A photoshopped promotional image of Sacha Baron Cohen as the character from his new film with the late North Korean strongman Kim Jong-Il.

Authoritarian rulers aren't known for their ability to laugh at themselves.

Perhaps it's no surprise then that authorities in Tajikistan, ruled by strongman Emomali Rakhmon since 1992, have decided not to distribute a new Hollywood comedy by the creator of “Borat” about a fictional Arab dictator stranded in New York.

Tajikistan's state film distribution company denied that the decision not to show “The Dictator,” which stars British comedian Sacha Baron Cohen as the flamboyant dictator of the fictional North-African Republic of Wadiya, was politically motivated.

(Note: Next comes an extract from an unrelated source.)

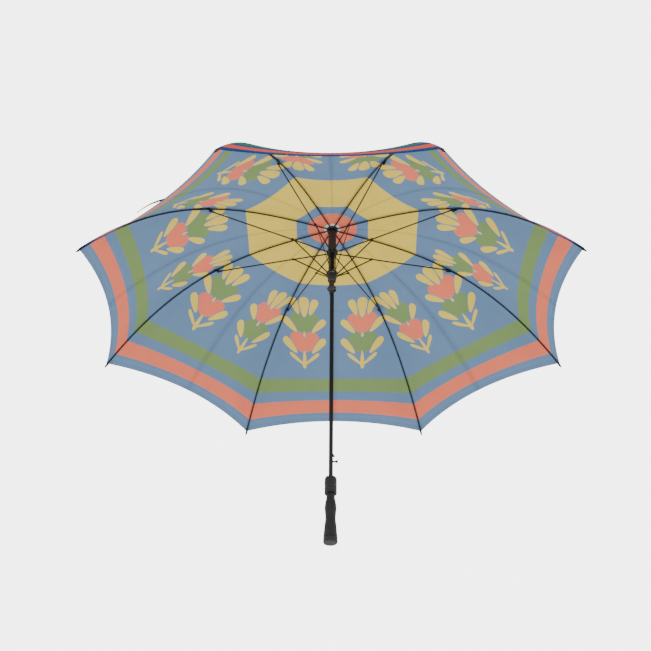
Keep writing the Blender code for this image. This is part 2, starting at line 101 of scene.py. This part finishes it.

“We didn't even try to bring 'The Dictator' to Tajikistan because of Tajiks' mentality,” a company official told journalists on Friday, RIA-Novosti reported.

The film also will not be shown in Turkmenistan, which has a blanket ban on Western films.

Freedom House rated Tajikistan as “not free” in its 2012 report, and Amnesty International last year complained of police misconduct, strict restrictions on the press and violence against women.

Cohen, famous for his outrageous characters, has irked censors in Central Asia before.

His 2006 effort, “Borat: Cultural Learnings of America for Make Benefit Glorious Nation of Kazakhstan,” in which he plays a wildly anti-Semitic Kazakh television host making a documentary about the United States, was banned in the country.

But the country's foreign minister later thanked the filmmakers for boosting tourism to the country.